Monday, January 29, 2007

The Summer of the Third (or so) Movie

Working in a Movie Theater part-time, I get to see lots of previews and posters for films that are coming out in the next couple of months. Recently, I started to notice a pattern. I knew that the third Pirates movie was coming out, and there has been a lot of press about the third Spider-Man movie as well. But then I was reminded that the Third Shrek film was coming out, and in the same month no less!

I decided to take a look at and see exactly how many Third Movies were coming out this summer. Imagine my shock when I saw that there were a total of SIX of them coming out between May 4 and August 10! When you add in a 4th movie in a series and a 5th movie in a series, as well as some first sequels hitting the screens, it turns out that there are 12 sequels coming out in a 15-week span this summer.

Let's leave aside the whole matter of originality in Hollywood and how there are no new stories to tell. My question is: Who is keeping up with all of these movies? There are a total of 23 movies leading up to the sequels coming out this summer, and I've only seen about half of them! And I'm a moive guy! And at $9 or $10 a pop? Sheesh!

Sure I can claim added responsibilities, direction changes in my life. I can even claim snobbery. But that is about to change. I am going to see all of these movies. I am going to see all the movies leading up to these movies, whether I've seen them before or not. I am going to get caught up on my vapid Hollywood franchises. And I will let you all know what I think. You can go see the movies anyway, if you want. I'm not trying to stop you. But I am going to bite the bullet and be the one who brings you some perspective. You can count on me, I'll be there for you.

And then next summer we can start on the Summer of Sequels 2...

If you want to play along, here are the release dates:

Spider-Man 3 May 4

28 Weeks Later May 11

Shrek the Third May 18

Pirates of the Caribbean: At World’s End May 25

Ocean’s 13 June 8

Hostel: Part II June 8

Fantastic Four: Rise of the Silver Surfer June 15

Evan Almighty June 22

Live Free or Die Hard July 4

Harry Potter and the Order of the Phoenix July 13

The Bourne Ultimatum August 3

Rush Hour 3 August 10

Saturday, January 27, 2007

Rest in Peace, Bill

I considered Bill Sturrup a friend. We didn't live near each other, we didn't talk all the time, but when we did get to talking or see each other again, we always seemed to hit it off. He was my first sort-of-"film"-friend outside of George Eastman House. Bill died on January 15.

I knew Bill as the President of the Toronto Film Society, a membership subscription group that honored classic films, both sound and silent, and created a community within the Toronto area for lovers of film. But I know he was much more than that. He was also the voice of the Hamilton Bulldogs, the AHL hockey team in his hometown. He worked the PA and apparently did a great Bulldog cheer over the speakers. Man, did he love to talk hockey. We related somewhat because the Rochester Americans, another AHL team was in my hometown. We were also able to talk about the Blue Jays, as he knew some about them. But hockey was really his sport.

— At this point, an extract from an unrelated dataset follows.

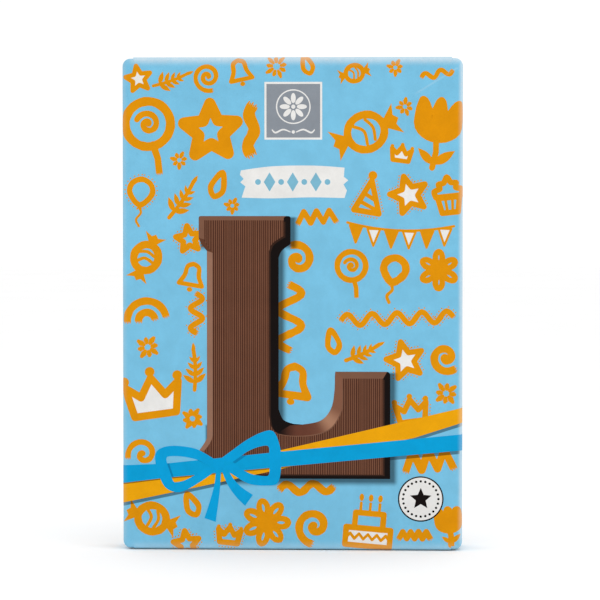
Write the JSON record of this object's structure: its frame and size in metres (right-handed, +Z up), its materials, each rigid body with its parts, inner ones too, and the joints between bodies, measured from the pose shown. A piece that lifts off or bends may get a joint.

He was also very active in the CrimeStoppers movement. I know he traveled all over the place with his wife to conventions. He was a crime beat reporter in his younger days and was very important to both crime and reporting in the history of Hamilton. As a matter of fact, the Police Department named a room for Bill in their HQ just the day before he died.

I know that he was a family man. I know that he had cultivated a successful marriage over thirty-some years or more and raised two children with his wife. And my thoughts are with them.

Maybe I'm not the only one. Maybe it seemed like Bill was a friend because he was like that with everyone. As I talk to more people and hear more accounts of his life, it appears he was one of those rare people that was able to like everyone. Never had a harsh word to say, even if one was deserved. But if this was true, then the world will miss Bill all the more.

Your crime-stopping days are over, Bill. There's no crime where you are now. I know you've got a busy schedule, what with films playing round-the-clock and people playing hockey all day, but make sure you take some time to relax. You deserve it.

Thursday, January 11, 2007

Say What?

There’s a strange thing that happens to writers. They forget what they write. It’s not like they forget that they wrote a book or a short story. Or the titles of the stories they have roaming the wasteland of submission. But specific turns of phrase or descriptions come out of the blue sometimes (“the blue” being that level just below consciousness that really kicks into gear when you’re on a roll).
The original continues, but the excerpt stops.